--- AIM OF THE EXERCISE ---
Print the whole listing exactly.

--- DATA EXTRACT ---

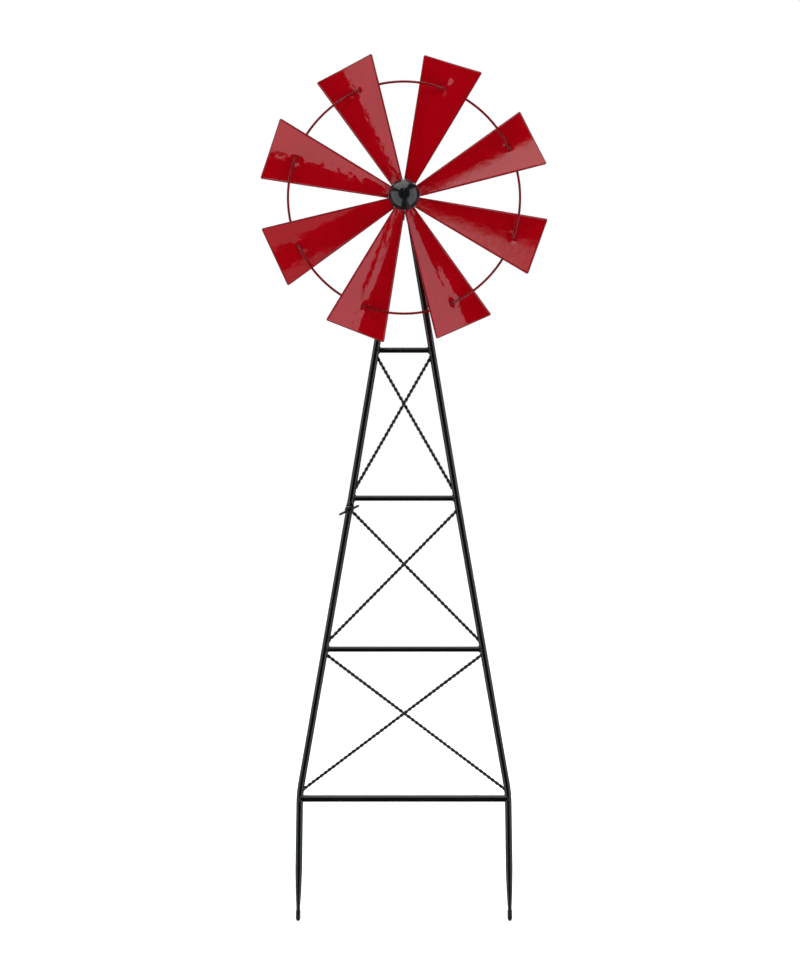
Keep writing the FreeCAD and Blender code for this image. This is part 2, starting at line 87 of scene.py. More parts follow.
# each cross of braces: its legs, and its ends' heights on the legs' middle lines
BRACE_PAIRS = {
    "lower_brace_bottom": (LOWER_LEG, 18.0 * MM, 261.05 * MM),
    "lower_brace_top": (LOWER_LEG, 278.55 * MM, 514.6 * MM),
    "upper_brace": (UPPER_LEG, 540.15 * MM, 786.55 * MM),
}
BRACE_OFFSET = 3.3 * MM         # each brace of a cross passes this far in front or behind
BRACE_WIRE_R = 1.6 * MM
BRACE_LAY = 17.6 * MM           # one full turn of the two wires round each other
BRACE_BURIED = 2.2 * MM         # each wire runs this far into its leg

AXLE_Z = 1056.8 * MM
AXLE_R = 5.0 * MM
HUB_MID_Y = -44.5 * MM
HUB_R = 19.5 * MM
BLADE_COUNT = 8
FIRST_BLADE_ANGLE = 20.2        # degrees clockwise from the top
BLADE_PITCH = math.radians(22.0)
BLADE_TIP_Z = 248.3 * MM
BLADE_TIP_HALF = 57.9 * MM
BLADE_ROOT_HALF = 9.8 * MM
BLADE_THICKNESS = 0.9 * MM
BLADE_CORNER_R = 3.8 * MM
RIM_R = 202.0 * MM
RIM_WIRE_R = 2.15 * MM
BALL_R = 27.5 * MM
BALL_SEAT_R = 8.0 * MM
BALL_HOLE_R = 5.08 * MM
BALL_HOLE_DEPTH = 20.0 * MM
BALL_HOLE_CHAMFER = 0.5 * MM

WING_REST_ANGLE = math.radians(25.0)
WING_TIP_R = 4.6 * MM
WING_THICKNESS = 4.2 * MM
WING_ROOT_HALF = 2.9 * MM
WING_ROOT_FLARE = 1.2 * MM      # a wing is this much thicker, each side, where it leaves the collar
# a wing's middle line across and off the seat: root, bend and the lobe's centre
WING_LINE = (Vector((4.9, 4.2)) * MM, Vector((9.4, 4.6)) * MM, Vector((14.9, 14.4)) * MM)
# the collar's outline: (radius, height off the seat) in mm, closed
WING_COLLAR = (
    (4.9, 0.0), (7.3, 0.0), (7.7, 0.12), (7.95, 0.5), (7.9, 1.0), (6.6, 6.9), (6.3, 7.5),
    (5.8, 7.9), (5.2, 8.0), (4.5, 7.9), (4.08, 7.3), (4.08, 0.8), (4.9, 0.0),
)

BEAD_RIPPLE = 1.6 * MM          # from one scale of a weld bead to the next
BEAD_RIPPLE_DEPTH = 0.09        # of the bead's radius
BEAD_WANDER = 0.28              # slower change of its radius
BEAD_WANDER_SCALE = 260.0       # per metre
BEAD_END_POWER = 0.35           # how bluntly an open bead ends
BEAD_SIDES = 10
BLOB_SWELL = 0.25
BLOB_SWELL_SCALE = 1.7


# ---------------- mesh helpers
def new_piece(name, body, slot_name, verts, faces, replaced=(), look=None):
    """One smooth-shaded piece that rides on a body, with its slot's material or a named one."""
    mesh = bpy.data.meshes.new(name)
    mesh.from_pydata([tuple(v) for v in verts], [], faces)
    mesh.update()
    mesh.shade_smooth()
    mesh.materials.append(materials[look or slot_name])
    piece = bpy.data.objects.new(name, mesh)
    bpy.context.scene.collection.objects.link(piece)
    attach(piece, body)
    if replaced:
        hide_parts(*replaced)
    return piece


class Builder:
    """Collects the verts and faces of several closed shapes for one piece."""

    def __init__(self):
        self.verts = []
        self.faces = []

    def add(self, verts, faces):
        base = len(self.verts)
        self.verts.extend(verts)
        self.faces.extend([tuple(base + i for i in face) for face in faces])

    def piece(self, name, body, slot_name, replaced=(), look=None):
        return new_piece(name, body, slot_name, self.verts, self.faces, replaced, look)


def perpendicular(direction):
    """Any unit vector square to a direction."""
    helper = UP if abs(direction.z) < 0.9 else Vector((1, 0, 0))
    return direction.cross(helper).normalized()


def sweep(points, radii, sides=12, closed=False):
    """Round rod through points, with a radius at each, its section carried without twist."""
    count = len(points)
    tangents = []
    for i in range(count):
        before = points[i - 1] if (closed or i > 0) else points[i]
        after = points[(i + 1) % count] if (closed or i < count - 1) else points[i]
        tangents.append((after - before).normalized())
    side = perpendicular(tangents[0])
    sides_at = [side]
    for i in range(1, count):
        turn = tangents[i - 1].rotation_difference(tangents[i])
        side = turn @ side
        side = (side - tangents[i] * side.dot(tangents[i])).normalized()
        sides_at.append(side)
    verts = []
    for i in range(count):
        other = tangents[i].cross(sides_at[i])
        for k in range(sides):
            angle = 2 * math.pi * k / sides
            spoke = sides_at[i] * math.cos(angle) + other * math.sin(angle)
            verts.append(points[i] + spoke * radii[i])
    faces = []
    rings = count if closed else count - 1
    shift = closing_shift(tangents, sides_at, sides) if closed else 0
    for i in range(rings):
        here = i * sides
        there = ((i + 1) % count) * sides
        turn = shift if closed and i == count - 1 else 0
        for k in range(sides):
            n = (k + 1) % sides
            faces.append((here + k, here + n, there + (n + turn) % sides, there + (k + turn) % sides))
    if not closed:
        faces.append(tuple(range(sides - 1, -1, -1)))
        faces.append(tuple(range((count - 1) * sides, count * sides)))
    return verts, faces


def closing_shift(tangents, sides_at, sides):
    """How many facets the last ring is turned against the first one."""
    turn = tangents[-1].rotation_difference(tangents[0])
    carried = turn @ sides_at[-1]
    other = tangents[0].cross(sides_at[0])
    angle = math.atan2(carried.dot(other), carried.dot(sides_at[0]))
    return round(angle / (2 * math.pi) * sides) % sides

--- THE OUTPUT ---
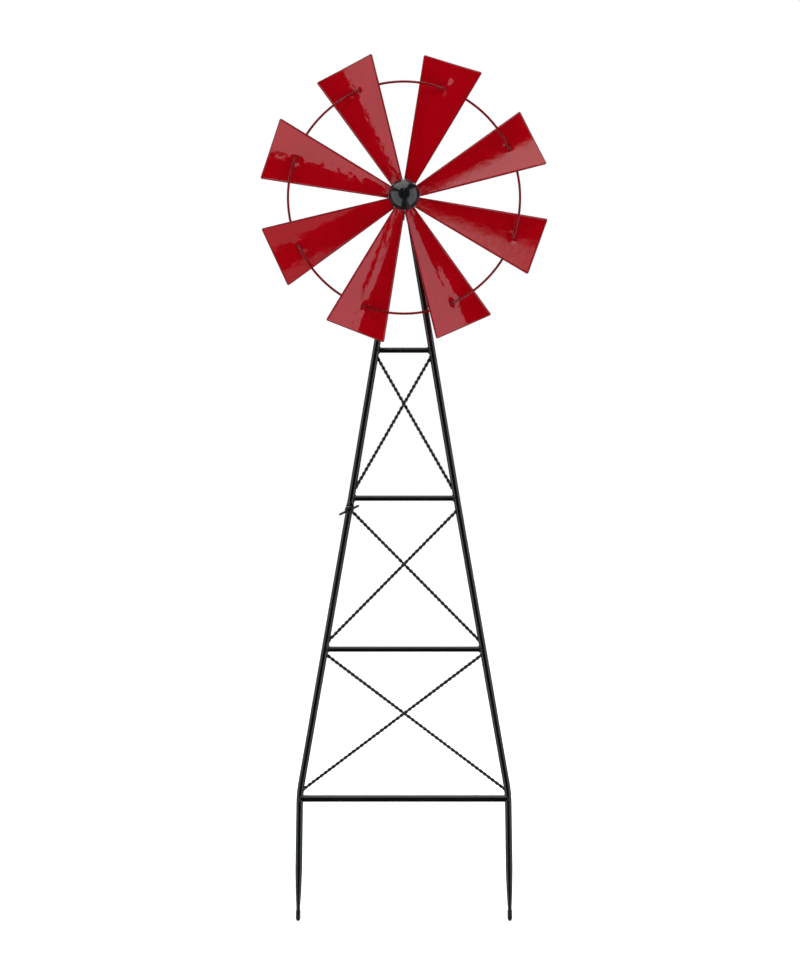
Keep writing the FreeCAD and Blender code for this image. This is part 2, starting at line 87 of scene.py. More parts follow.
# each cross of braces: its legs, and its ends' heights on the legs' middle lines
BRACE_PAIRS = {
    "lower_brace_bottom": (LOWER_LEG, 18.0 * MM, 261.05 * MM),
    "lower_brace_top": (LOWER_LEG, 278.55 * MM, 514.6 * MM),
    "upper_brace": (UPPER_LEG, 540.15 * MM, 786.55 * MM),
}
BRACE_OFFSET = 3.3 * MM         # each brace of a cross passes this far in front or behind
BRACE_WIRE_R = 1.6 * MM
BRACE_LAY = 17.6 * MM           # one full turn of the two wires round each other
BRACE_BURIED = 2.2 * MM         # each wire runs this far into its leg

AXLE_Z = 1056.8 * MM
AXLE_R = 5.0 * MM
HUB_MID_Y = -44.5 * MM
HUB_R = 19.5 * MM
BLADE_COUNT = 8
FIRST_BLADE_ANGLE = 20.2        # degrees clockwise from the top
BLADE_PITCH = math.radians(22.0)
BLADE_TIP_Z = 248.3 * MM
BLADE_TIP_HALF = 57.9 * MM
BLADE_ROOT_HALF = 9.8 * MM
BLADE_THICKNESS = 0.9 * MM
BLADE_CORNER_R = 3.8 * MM
RIM_R = 202.0 * MM
RIM_WIRE_R = 2.15 * MM
BALL_R = 27.5 * MM
BALL_SEAT_R = 8.0 * MM
BALL_HOLE_R = 5.08 * MM
BALL_HOLE_DEPTH = 20.0 * MM
BALL_HOLE_CHAMFER = 0.5 * MM

WING_REST_ANGLE = math.radians(25.0)
WING_TIP_R = 4.6 * MM
WING_THICKNESS = 4.2 * MM
WING_ROOT_HALF = 2.9 * MM
WING_ROOT_FLARE = 1.2 * MM      # a wing is this much thicker, each side, where it leaves the collar
# a wing's middle line across and off the seat: root, bend and the lobe's centre
WING_LINE = (Vector((4.9, 4.2)) * MM, Vector((9.4, 4.6)) * MM, Vector((14.9, 14.4)) * MM)
# the collar's outline: (radius, height off the seat) in mm, closed
WING_COLLAR = (
    (4.9, 0.0), (7.3, 0.0), (7.7, 0.12), (7.95, 0.5), (7.9, 1.0), (6.6, 6.9), (6.3, 7.5),
    (5.8, 7.9), (5.2, 8.0), (4.5, 7.9), (4.08, 7.3), (4.08, 0.8), (4.9, 0.0),
)

BEAD_RIPPLE = 1.6 * MM          # from one scale of a weld bead to the next
BEAD_RIPPLE_DEPTH = 0.09        # of the bead's radius
BEAD_WANDER = 0.28              # slower change of its radius
BEAD_WANDER_SCALE = 260.0       # per metre
BEAD_END_POWER = 0.35           # how bluntly an open bead ends
BEAD_SIDES = 10
BLOB_SWELL = 0.25
BLOB_SWELL_SCALE = 1.7


# ---------------- mesh helpers
def new_piece(name, body, slot_name, verts, faces, replaced=(), look=None):
    """One smooth-shaded piece that rides on a body, with its slot's material or a named one."""
    mesh = bpy.data.meshes.new(name)
    mesh.from_pydata([tuple(v) for v in verts], [], faces)
    mesh.update()
    mesh.shade_smooth()
    mesh.materials.append(materials[look or slot_name])
    piece = bpy.data.objects.new(name, mesh)
    bpy.context.scene.collection.objects.link(piece)
    attach(piece, body)
    if replaced:
        hide_parts(*replaced)
    return piece


class Builder:
    """Collects the verts and faces of several closed shapes for one piece."""

    def __init__(self):
        self.verts = []
        self.faces = []

    def add(self, verts, faces):
        base = len(self.verts)
        self.verts.extend(verts)
        self.faces.extend([tuple(base + i for i in face) for face in faces])

    def piece(self, name, body, slot_name, replaced=(), look=None):
        return new_piece(name, body, slot_name, self.verts, self.faces, replaced, look)


def perpendicular(direction):
    """Any unit vector square to a direction."""
    helper = UP if abs(direction.z) < 0.9 else Vector((1, 0, 0))
    return direction.cross(helper).normalized()


def sweep(points, radii, sides=12, closed=False):
    """Round rod through points, with a radius at each, its section carried without twist."""
    count = len(points)
    tangents = []
    for i in range(count):
        before = points[i - 1] if (closed or i > 0) else points[i]
        after = points[(i + 1) % count] if (closed or i < count - 1) else points[i]
        tangents.append((after - before).normalized())
    side = perpendicular(tangents[0])
    sides_at = [side]
    for i in range(1, count):
        turn = tangents[i - 1].rotation_difference(tangents[i])
        side = turn @ side
        side = (side - tangents[i] * side.dot(tangents[i])).normalized()
        sides_at.append(side)
    verts = []
    for i in range(count):
        other = tangents[i].cross(sides_at[i])
        for k in range(sides):
            angle = 2 * math.pi * k / sides
            spoke = sides_at[i] * math.cos(angle) + other * math.sin(angle)
            verts.append(points[i] + spoke * radii[i])
    faces = []
    rings = count if closed else count - 1
    shift = closing_shift(tangents, sides_at, sides) if closed else 0
    for i in range(rings):
        here = i * sides
        there = ((i + 1) % count) * sides
        turn = shift if closed and i == count - 1 else 0
        for k in range(sides):
            n = (k + 1) % sides
            faces.append((here + k, here + n, there + (n + turn) % sides, there + (k + turn) % sides))
    if not closed:
        faces.append(tuple(range(sides - 1, -1, -1)))
        faces.append(tuple(range((count - 1) * sides, count * sides)))
    return verts, faces


def closing_shift(tangents, sides_at, sides):
    """How many facets the last ring is turned against the first one."""
    turn = tangents[-1].rotation_difference(tangents[0])
    carried = turn @ sides_at[-1]
    other = tangents[0].cross(sides_at[0])
    angle = math.atan2(carried.dot(other), carried.dot(sides_at[0]))
    return round(angle / (2 * math.pi) * sides) % sides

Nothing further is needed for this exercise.